Strong consumer demand for responsible packaging

 The demand for more responsible packaging is growing by leaps and bounds. Consumers are increasingly aware of environmental issues and therefore seeking transparency and consistency: An organic brand can no longer sell its product in all-plastic packaging and be taken seriously. Customers are now well-informed and know what they want! Armed with apps like Yuka or Clean Beauty, they scan products for suspicious ingredients and, if need be, change brands to embrace more virtuous competitors.

These practical and easy-to-use applications encourage brands to modify the composition of their products so as to make them “Yuka compatible.” Transparency is actually becoming a marketing tool. Guerlain was the first brand to introduce a digital transparency platform, Bee Respect, which lets customers verify traceability throughout the lifecycle of their products.

Other groups, like L’Oréal, have also unveiled platforms to explain why they choose to continue using certain ingredients. Obtaining a perfectly clean formula and the virtuous packaging to go with it is far from easy.


“Clean” packaging and formulas: an industrial dilemma

Designing recyclable, biodegradable packaging and concocting formulas containing no controversial substances is no easy task. But many are ready to take on this challenge: For example, in collaboration with REN Clean Skincare, Aptar Beauty + Home is introducing the cosmetics industry’s first bottle made from recycled plastic that has properties identical to conventional plastic (i.e. the first use in cosmetology of chemically recycled polypropylene of food-grade quality, in pure, bright colors). It is important to remember that, behind these innovations, brands want very much to maintain their “brand image,” which complicates their ecological transition: It is hard to imagine luxury brands switching to all-cardboard packaging.

For lipsticks, it takes at least two years of research and development to come up with a certified organic and vegan formula. The Pomponne-makeup brand had to go back and forth with its formulators more than 65 times to at last end up with a beeswax-free and silicone-free formula. There is a more limited selection of high-performance raw materials in natural cosmetics, which influences the shades that can actually be achieved. Some, like poppy red, involve very complex formulations. In this long and costly process, newer brands have an advantage, since they started out building a sustainable product offer, saving them the transition costs.


Brands take an environmentally responsible approach

Many brands are now more committed to satisfying consumers by offering more environmentally responsible products.
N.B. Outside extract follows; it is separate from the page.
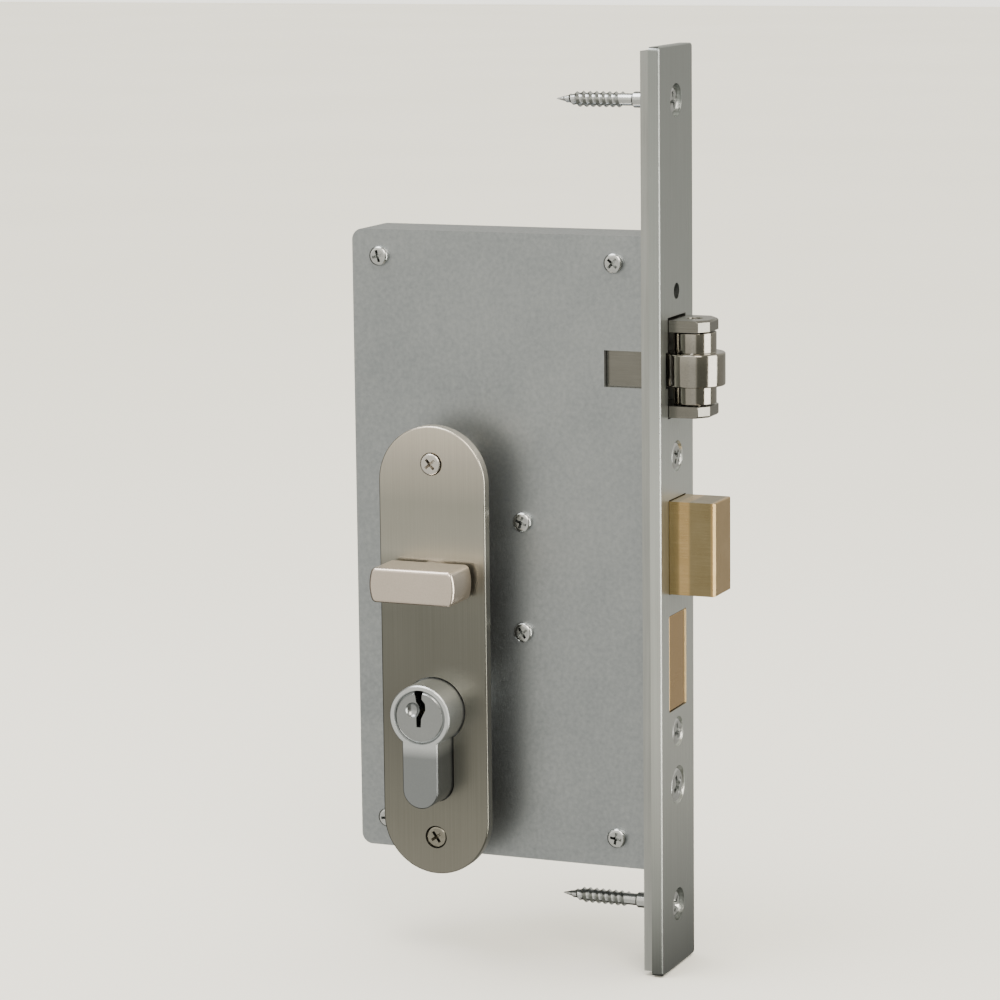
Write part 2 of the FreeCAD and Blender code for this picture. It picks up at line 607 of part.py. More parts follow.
def front_escutcheon():
    y0, y1 = -FACE - ESC_T, -FACE
    plate = escutcheon_blank(y0, y1, y0)
    cuts = [rod(NECK_R + FORK, (-BACKSET, y0 - 1, CENTRES), (-BACKSET, y1 + 1, CENTRES)),
            rod(CLIP_OUT + 0.4, (-BACKSET, CLIP[0] - 0.3, CENTRES), (-BACKSET, y1 + 1, CENTRES))]
    for sign in (-1, 1):
        z = ESC_Z + sign * ESC_SCREW
        cuts += [rod(ESC_HEAD_R + 0.2, (-BACKSET, y0 - 1, z), (-BACKSET, y0 + 0.6, z)),
                 cone(ESC_HEAD_R + 0.2, 2.1, (-BACKSET, y0 + 0.6, z), (-BACKSET, y0 + 1.7, z)),
                 rod(2.1, (-BACKSET, y0 - 1, z), (-BACKSET, y1 + 1, z))]
    return plate.cut(cuts)


def rear_escutcheon():
    y0, y1 = FACE, FACE + ESC_T
    plate = escutcheon_blank(y0, y1, y1)
    heights = [ESC_Z + sign * ESC_SCREW for sign in (-1, 1)]
    return plate.cut([rod(POST_R, (-BACKSET, y0 - 1, z), (-BACKSET, y0 + 2.0, z)) for z in heights])


def escutcheon_posts():
    """Threaded posts set in the rear plate; the front plate's screws draw on them through the door."""
    made = []
    for sign in (-1, 1):
        z = ESC_Z + sign * ESC_SCREW
        post = rod(POST_R, (-BACKSET, -13.0, z), (-BACKSET, FACE + 2.0, z))
        bore = rod(2.0, (-BACKSET, -14.0, z), (-BACKSET, 8.0, z))
        made.append(post.cut(bore))
    return made


def escutcheon_screws():
    """The two screws that draw the plates together."""
    made = []
    for sign, proud in ESC_PROUD.items():
        head = V(-BACKSET, -FACE - ESC_T - proud, ESC_Z + sign * ESC_SCREW)
        made.append(countersunk_screw(head, V(0, 1, 0), ESC_SHANK_R, ESC_HEAD_R, ESC_LENGTH))
    return made


def main():
    os.makedirs("parts", exist_ok=True)
    export("faceplate", faceplate())
    export("inner_forend", inner_forend())
    export("case_tray", case_tray())
    export("case_cover", case_cover())
    export("case_pillars", *case_pillars())
    export("cover_screws", *cover_screws())
    faceplate_screws()
    upper_bolt()
    lower_bolt()
    export("tail_spring", tail_spring())
    export("hub", hub())
    export("turn_knob", turn_knob())
    export("turn_clip", turn_clip())
    export("spindle", spindle())
    export("roller_carriage", roller_carriage())
    export("roller", roller())
    export("roller_axle", roller_axle())
    export("guide_rod", guide_rod())
    export("spring_stop", spring_stop())
    export("roller_spring", coil(SPRING_R, SPRING_WIRE, CARRIAGE_BACK - SPRING_BACK, 6,
                                 (SPRING_BACK, 0, ROLLER_Z), (1, 0, 0)))
    export("adjusting_block", adjusting_block())
    export("adjusting_screw", adjusting_screw())
    export("cylinder_body", cylinder_body())
    export("front_plug", plug(-1))
    export("rear_plug", plug(1))
    export("front_circlip", circlip(-1))
    export("rear_circlip", circlip(1))
    export("cylinder_cam", cylinder_cam())
    export("cam_clutch", cam_clutch())
    pins()
    export("front_escutcheon", front_escutcheon())
    export("rear_escutcheon", rear_escutcheon())
    export("escutcheon_posts", *escutcheon_posts())
    export("escutcheon_screws", *escutcheon_screws())


main()
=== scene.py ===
"""Looks of a mortise lock set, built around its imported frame.

Everything is in metres. X = 0 is the faceplate's outer face, -Y is the side with the turn, Z = 0 is the
key cylinder's axis.
"""

import json
import logging
import math
from dataclasses import dataclass, field
from enum import Enum
from typing import Callable, Sequence

import bmesh
import bpy
from mathutils import Matrix, Vector


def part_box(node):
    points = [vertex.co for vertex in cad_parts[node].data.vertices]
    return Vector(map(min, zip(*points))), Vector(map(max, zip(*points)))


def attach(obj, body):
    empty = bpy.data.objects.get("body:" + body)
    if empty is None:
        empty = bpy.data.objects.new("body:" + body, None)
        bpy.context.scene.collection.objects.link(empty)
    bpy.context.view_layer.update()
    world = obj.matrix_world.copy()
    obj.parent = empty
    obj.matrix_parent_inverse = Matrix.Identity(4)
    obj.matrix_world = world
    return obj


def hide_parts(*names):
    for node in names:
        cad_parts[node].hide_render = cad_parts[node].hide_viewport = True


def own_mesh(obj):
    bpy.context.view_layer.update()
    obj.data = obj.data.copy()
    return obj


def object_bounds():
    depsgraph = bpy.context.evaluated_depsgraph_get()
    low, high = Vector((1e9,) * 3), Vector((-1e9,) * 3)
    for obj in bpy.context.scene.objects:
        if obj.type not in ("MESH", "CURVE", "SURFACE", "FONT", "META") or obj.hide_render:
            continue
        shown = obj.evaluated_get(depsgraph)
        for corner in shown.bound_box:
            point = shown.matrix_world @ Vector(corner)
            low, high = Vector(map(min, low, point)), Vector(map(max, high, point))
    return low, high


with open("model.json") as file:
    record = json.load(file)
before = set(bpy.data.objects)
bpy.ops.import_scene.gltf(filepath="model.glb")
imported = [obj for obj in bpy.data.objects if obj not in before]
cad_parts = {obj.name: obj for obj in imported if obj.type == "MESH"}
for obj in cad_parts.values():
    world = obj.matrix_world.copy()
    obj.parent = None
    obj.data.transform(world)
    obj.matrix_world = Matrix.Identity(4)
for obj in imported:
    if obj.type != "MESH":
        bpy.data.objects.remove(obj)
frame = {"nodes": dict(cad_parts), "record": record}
CAD_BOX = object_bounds()
log = logging.getLogger("mortise_lock")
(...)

Cozie, for example, specializes in refillable cosmetics: It sells bulk products and zero-waste cosmetics, with glass packaging that is forever reusable, much like the Amalthea brand does. On the lipstick market, luxury brands like Guerlain are also moving towards refillable models. Lipstick cases are being repositioned as pieces of jewelry, like the leather (or vegan) case from La Bouche Rouge, one from Le Rouge Français (a case sheathed in apple skin), and the lacquered-metal case designed by Pierre Hardy for Hermès – all lovely objects to keep and refill. Even responsible packaging needs to look good! Visionary brand Kjaer Weis understood this trend a long time ago.

Consuming responsibly is now feasible for everyone with the development of consumer brands like Avril and Zao that make organic, vegan, refillable products. When it comes to packaging design and formulas, one of the most successful brands is undoubtedly the company Le Rouge Français, selling certified-organic lipsticks with a patented, plant-pigment innovation and unique transparent packaging that is not only recyclable, but made with biosourced, plant-based materials. Many up-and-coming brands are entering this market, each with its own special approach: Narcisséa focuses on locally sourced French ingredients for a 100% natural and holistic lipstick, ALL TIGERS manufactures clean and trendy liquid lipsticks, while Pomponne-makeup uses packaging made with 100% recyclable polypropylene and formulas containing 95% to 100% ingredients with natural, animal-free origins.

What is currently a movement will become widespread practice in the future. In early 2021, the Yuka application started analyzing not only a product’s formula, but its packaging. A few years from now, such applications will also assess the eco-responsibility of the entire manufacturing chain: Who do they work with? How are employees paid? Global organizations like the World Business Council for Sustainable Development have organized shared projects with several contributing companies, including Aptar, working to measure and improve the circularity of the manufacturing chain, of the plastics industry in general, and to better understand the social impacts along the way. For consumers to be convinced enough to buy, the products must be irreproachable from every angle.